● **TO DO**
From the first line of the data below, repeat each line exactly until you reach the line with "BRACE_W, BRACE_T = 5.0, 1.2"; include that line too.

======== GIVEN INFORMATION

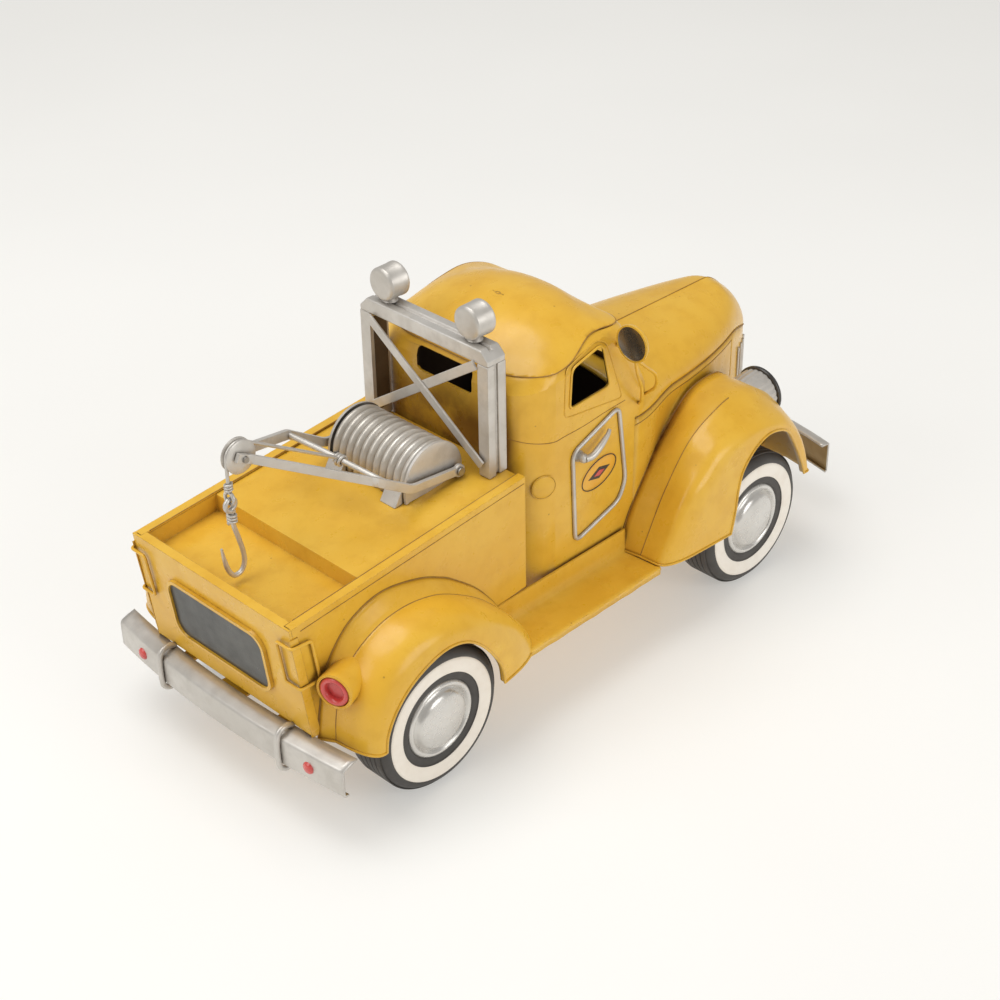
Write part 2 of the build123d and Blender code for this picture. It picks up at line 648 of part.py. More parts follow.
def gantry_beam():
    z0 = GANTRY_TOP - GANTRY_BEAM
    cut = 5.0
    outline = polygon((-GANTRY_HALF, z0), (GANTRY_HALF, z0), (GANTRY_HALF, GANTRY_TOP - cut),
                      (GANTRY_HALF - cut, GANTRY_TOP), (-GANTRY_HALF + cut, GANTRY_TOP),
                      (-GANTRY_HALF, GANTRY_TOP - cut))
    mid = (GANTRY_REAR + GANTRY_FRONT) / 2
    beam = front_plate(outline, GANTRY_REAR, GANTRY_FRONT)
    return beam - block((mid - 1.0, mid + 1.0), (-60, 60), (GANTRY_TOP - 1.6, GANTRY_TOP + 1))


BRACE_W, BRACE_T = 5.0, 1.2


def brace(y0, z0, y1, z1, x0):
    """Flat bar from (y0, z0) to (y1, z1), its back face at x0."""
    along = Vector(y1 - y0, z1 - z0)
    across = Vector(-along.Y, along.X).normalized() * (BRACE_W / 2)
    corners = [(y0 + across.X, z0 + across.Y), (y1 + across.X, z1 + across.Y),
               (y1 - across.X, z1 - across.Y), (y0 - across.X, z0 - across.Y)]
    return front_plate(polygon(*corners), x0, x0 + BRACE_T)


def gantry_braces():
    """Crossed flat bars on the rear face, the second one laid over the first."""
    x = GANTRY_REAR - BRACE_T
    under = brace(37.0, 136.5, -37.0, 187.5, x)
    over = brace(37.0, 187.5, -41.5, 133.5, x - BRACE_T)
    return Compound([under, over])


# ---------------------------------------------------------------- winch
def drum_outline(inset):
    radius = DRUM_R - inset
    foot = rim_z(DRUM_X - DRUM_R) - 2.0
    rear, front = DRUM_X - radius, DRUM_X + radius
    return make_face([ThreePointArc((rear, DRUM_Z), (DRUM_X, DRUM_Z + radius), (front, DRUM_Z)),
                      Line((front, DRUM_Z), (front, foot)), Line((front, foot), (rear, foot)),
                      Line((rear, foot), (rear, DRUM_Z))])


def winch_cover():
    """Corrugated tunnel-shaped cover with a flat plate soldered to each end."""
    pitch = 2 * (DRUM_HALF - 2.0) / DRUM_RIBS
    cover = side_plate(drum_outline(2.0), -DRUM_HALF, DRUM_HALF)
    for i in range(DRUM_RIBS):
        y = -DRUM_HALF + 2.0 + pitch * i
        cover += side_plate(drum_outline(0.6), y + 0.25 * pitch, y + 0.75 * pitch)
    for side in (-1, 1):
        cover += side_plate(drum_outline(0), side * (DRUM_HALF - 1.4), side * DRUM_HALF)
    cover -= side_plate(drum_outline(4.0), -DRUM_HALF + 1.4, DRUM_HALF - 1.4)
    cover -= rod((PIVOT_X, -40, PIVOT_Z), (PIVOT_X, 40, PIVOT_Z), PIVOT_R + 0.02)
    return cover - deck_core()


def winch_base():
    """Two small wedge feet under the rear edge of the cover."""
    back = DRUM_X - DRUM_R
    wedge = polygon((back - 8.0, 118), (back - 0.1, 131.0), (back - 0.1, 118))
    return both(side_plate(wedge, -26, -15) - deck_core())


def winch_pivot_pin():
    shaft = rod((PIVOT_X, -ARM_Y - 2.2, PIVOT_Z), (PIVOT_X, ARM_Y + 2.2, PIVOT_Z), PIVOT_R)
    face = ARM_Y + ARM_T / 2
    head = rod((PIVOT_X, face + CLEAR, PIVOT_Z), (PIVOT_X, face + 1.4, PIVOT_Z), 2.2)
    return shaft + head + mirrored(head)


# ---------------------------------------------------------------- boom
ARM_ELBOW = (-121.0, ARM_Y, 148.0)
ARM_KNEE = (-98.0, ARM_Y, 133.0)


def arm_outline():
    """Side view of an arm: one strip with two gentle bends and rounded ends."""
    centre = [(-179.0, 175.6), (ARM_ELBOW[0], ARM_ELBOW[2]), (ARM_KNEE[0], ARM_KNEE[2]),
              (PIVOT_X, PIVOT_Z)]
    path = FilletPolyline(*centre, radius=14)
    return trace(path, ARM_H) + Pos(PIVOT_X, PIVOT_Z) * Circle(3.4)


def arm_plan():
    """Plan view of the right arm: splayed from the sheave to the cover's end, then parallel."""
    y0 = SHEAVE_W / 2 + CLEAR + 0.2 + ARM_T / 2
    centre = [(-182.0, -y0), (-172.0, -y0), (ARM_ELBOW[0], -ARM_Y), (PIVOT_X + 5.0, -ARM_Y)]
    return trace(FilletPolyline(*centre, radius=6), ARM_T)


def boom_arm():
    strip = extrude(arm_plan(), 260) & side_plate(arm_outline(), -60, 0)
    strip -= rod((PIVOT_X, -40, PIVOT_Z), (PIVOT_X, 0, PIVOT_Z), PIVOT_R + PIVOT_FIT)
    return strip - rod((SHEAVE_X, -40, SHEAVE_Z), (SHEAVE_X, 0, SHEAVE_Z), SHEAVE_PIN_R + 0.02)


def sheave_pin():
    end = SHEAVE_W / 2 + ARM_T + 1.5
    return rod((SHEAVE_X, -end, SHEAVE_Z), (SHEAVE_X, end, SHEAVE_Z), SHEAVE_PIN_R)


def sheave():
    """Grooved pulley: two flanges and a deep round groove."""
    half, lip = SHEAVE_W / 2, 1.2
    bore = SHEAVE_PIN_R + SHEAVE_FIT
    inner = half - lip - 0.3
    section = polygon((bore, -half), (SHEAVE_R, -half), (SHEAVE_R, lip - half), (SHEAVE_GROOVE_R, -inner),
                      (SHEAVE_GROOVE_R, inner), (SHEAVE_R, half - lip), (SHEAVE_R, half), (bore, half))
    return Pos(SHEAVE_X, 0, SHEAVE_Z) * (Rot(90, 0, 0) * revolve(Plane.XZ * section, Axis.Z))


BRACE_LEFT, BRACE_RIGHT = (-121.0, 30.4, 148.0), (-112.0, -30.4, 142.2)
KNOT_SHARE = 0.52                # place of the knot along the cross brace, from its left end


def boom_cross_brace():
    arm = boom_arm()
    return rod(BRACE_LEFT, BRACE_RIGHT, 1.5) - arm - mirrored(arm)


def knot_place():
    return Vector(*BRACE_LEFT) * (1 - KNOT_SHARE) + Vector(*BRACE_RIGHT) * KNOT_SHARE


DROP_X = SHEAVE_X - CABLE_LAY_R


def tow_cable():
    """Stiff wire: ring on the cross brace, run, turn over the sheave, drop and eye."""
    knot = knot_place()
    along = Vector(*BRACE_RIGHT) - Vector(*BRACE_LEFT)
    ring = Plane(knot, z_dir=along).location * Torus(1.5 + CABLE_R + 0.02, CABLE_R)
    start = Vector(knot.X - 1.6, knot.Y, knot.Z + 1.8)
    dx, dz = start.X - SHEAVE_X, start.Z - SHEAVE_Z
    lift = degrees(atan2(dz, dx) + acos(CABLE_LAY_R / hypot(dx, dz)))
    turn = Pos(SHEAVE_X, 0, SHEAVE_Z) * (Plane.XZ * CenterArc((0, 0), CABLE_LAY_R, lift, 180 - lift))
    bend = sweep(Plane(turn @ 0, z_dir=turn % 0) * Circle(CABLE_R), turn)
    run = rod(start, turn @ 0, CABLE_R) + Sphere(CABLE_R).moved(Location(turn @ 0))
    drop = rod((DROP_X, 0, SHEAVE_Z), (DROP_X, 0, EYE_Z + 2 * EYE_R - 0.3), CABLE_R)
    eye = Pos(DROP_X, 0, EYE_Z + EYE_R) * (Rot(0, 90, 0) * Torus(EYE_R, CABLE_R))
    return ring + run + bend + drop + eye


def hook():
    """Wire hook: its eye lies fore and aft and hangs on the eye of the tow wire."""
    eye_z = EYE_Z + CABLE_R + CLEAR + HOOK_R - HOOK_EYE_R
    eye = Pos(DROP_X, 0, eye_z) * (Rot(90, 0, 0) * Torus(HOOK_EYE_R, HOOK_R))
    x, foot = DROP_X, eye_z - HOOK_EYE_R
    shank = [(x, 0, foot), (x + 0.5, 0, foot - 9), (x + 4.5, 0, foot - 24), (x + 4.0, 0, foot - 35),
             (x - 3.5, 0, foot - 35.5), (x - 6.5, 0, foot - 25), (x - 7.5, 0, foot - 17.5)]
    path = FilletPolyline(*shank, radius=[8, 8, 3.2, 3.2, 8])
    bar = sweep(Plane(path @ 0, z_dir=path % 0) * Circle(HOOK_R), path)
    return eye + bar


# ---------------------------------------------------------------- solids used for trimming
def deck_core():
    """Space below the deck's upper face."""
    x0, x1 = -199.0, -40.0
    face = polygon((x0, rim_z(x0) - SHEET), (x1, rim_z(x1) - SHEET), (x1, 60), (x0, 60))
    return side_plate(face, -60, 60)


def rear_fender_core():
    return fender_block(REAR_FENDER, 0)


def front_fender_core():
    return fender_block(FRONT_FENDER, 0, 24.0)


# ---------------------------------------------------------------- nodes
def all_nodes():
    nodes = wheel_nodes()
    for build in (bed_side, rear_fender, front_fender, running_board, gantry_leg, boom_arm):
        right = build()
        nodes[f"{build.__name__}_right"] = right
        nodes[f"{build.__name__}_left"] = mirrored(right)
    nodes["axle_front"] = axle(AXLE_FRONT_X)
    nodes["axle_rear"] = axle(AXLE_REAR_X)
    for build in (floor_pan, bed_deck, tailgate, tail_panel, corner_loops,
                  cab_body, cab_roof, seat_bench, door_trim, door_handle,
                  hood, cowl_sides, grille_shell, grille_bars,
                  rear_bumper, front_bumper, bumper_guards, rear_reflectors, bumper_brackets,
                  tail_lamp_housings, tail_lamp_lenses, headlamp_shells, headlamp_rims, headlamp_lenses,
                  work_lamps, mirror_stays, mirror_head, gantry_beam, gantry_braces,
                  winch_cover, winch_base, winch_pivot_pin,
                  sheave_pin, sheave, boom_cross_brace, tow_cable, hook):
        nodes[build.__name__] = build()
    return nodes


if __name__ == "__main__":
    os.makedirs("parts", exist_ok=True)
    for name, shape in all_nodes().items():
        export_step(shape, f"parts/{name}.step")
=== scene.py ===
import json
from math import acos, atan2, cos, hypot, pi, radians, sin, sqrt

import bmesh
import bpy
from mathutils import Matrix, Vector


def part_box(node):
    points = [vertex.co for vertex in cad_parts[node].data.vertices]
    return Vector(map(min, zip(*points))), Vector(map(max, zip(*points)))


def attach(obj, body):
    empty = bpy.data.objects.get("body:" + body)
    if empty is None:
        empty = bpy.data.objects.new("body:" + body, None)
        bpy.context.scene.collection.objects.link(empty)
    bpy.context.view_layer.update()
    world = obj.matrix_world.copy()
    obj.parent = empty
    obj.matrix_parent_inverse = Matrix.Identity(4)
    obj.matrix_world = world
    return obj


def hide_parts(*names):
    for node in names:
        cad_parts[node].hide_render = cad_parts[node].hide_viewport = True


# A pressed sheet steel toy tow truck. Sizes below are millimetres until a mesh is made.
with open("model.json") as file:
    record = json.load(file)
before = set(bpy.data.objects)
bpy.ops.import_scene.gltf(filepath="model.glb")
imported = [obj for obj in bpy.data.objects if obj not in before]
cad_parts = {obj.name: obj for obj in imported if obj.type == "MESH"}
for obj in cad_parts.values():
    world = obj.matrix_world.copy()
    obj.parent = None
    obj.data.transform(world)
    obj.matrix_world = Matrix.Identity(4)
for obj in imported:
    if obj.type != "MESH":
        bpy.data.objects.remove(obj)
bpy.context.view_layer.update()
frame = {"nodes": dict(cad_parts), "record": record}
MM = 0.001


def span(node):
    """Lowest and highest corner of a CAD node, in millimetres."""
    low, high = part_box(node)
    return low / MM, high / MM


# ---------------- sizes read from the frame
def wheel_place(end):
    low, high = span(f"tyre_{end}_right")
    return (low.x + high.x) / 2, (low.z + high.z) / 2


REAR_X, WHEEL_Z = wheel_place("rear")
FRONT_X, _ = wheel_place("front")
TYRE_OUT, TYRE_IN = -span("tyre_rear_right")[0].y, -span("tyre_rear_right")[1].y
TYRE_R = WHEEL_Z
HUB_OUT = -span("hub_rear_right")[0].y
BODY_Y = -span("bed_side_right")[0].y
FENDER_Y = -span("rear_fender_right")[0].y
CAB_LOW, CAB_HIGH = span("cab_body")
HOOD_FRONT = span("hood")[1].x


# ---------------- node helpers
def node(tree, kind, inputs=None, **settings):
    """Shader node with its inputs linked or set and its settings made."""
    made = tree.nodes.new("ShaderNode" + kind)
    for key, value in settings.items():
        setattr(made, key, value)
    for key, value in (inputs or {}).items():
        if isinstance(value, bpy.types.NodeSocket):
            tree.links.new(value, made.inputs[key])
        else:
            made.inputs[key].default_value = value
    return made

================

● **TASK SOLUTION**
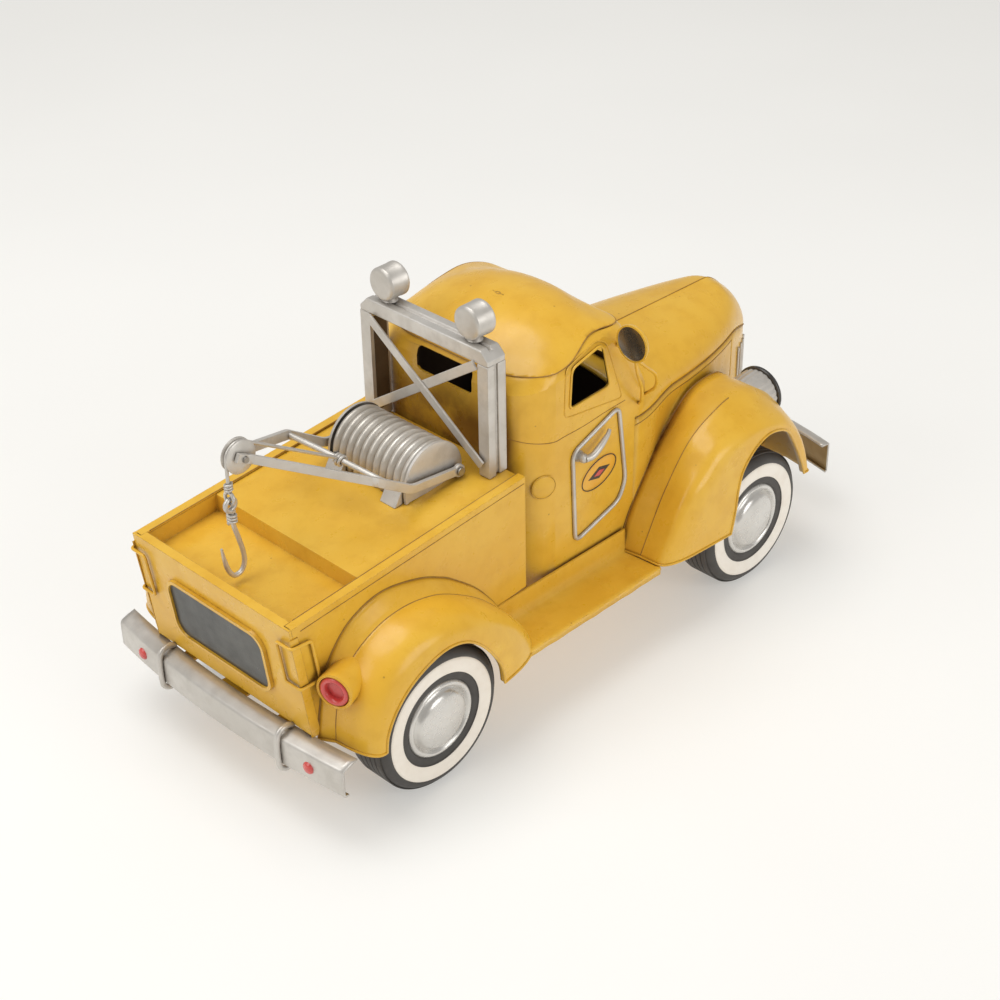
Write part 2 of the build123d and Blender code for this picture. It picks up at line 648 of part.py. More parts follow.
def gantry_beam():
    z0 = GANTRY_TOP - GANTRY_BEAM
    cut = 5.0
    outline = polygon((-GANTRY_HALF, z0), (GANTRY_HALF, z0), (GANTRY_HALF, GANTRY_TOP - cut),
                      (GANTRY_HALF - cut, GANTRY_TOP), (-GANTRY_HALF + cut, GANTRY_TOP),
                      (-GANTRY_HALF, GANTRY_TOP - cut))
    mid = (GANTRY_REAR + GANTRY_FRONT) / 2
    beam = front_plate(outline, GANTRY_REAR, GANTRY_FRONT)
    return beam - block((mid - 1.0, mid + 1.0), (-60, 60), (GANTRY_TOP - 1.6, GANTRY_TOP + 1))


BRACE_W, BRACE_T = 5.0, 1.2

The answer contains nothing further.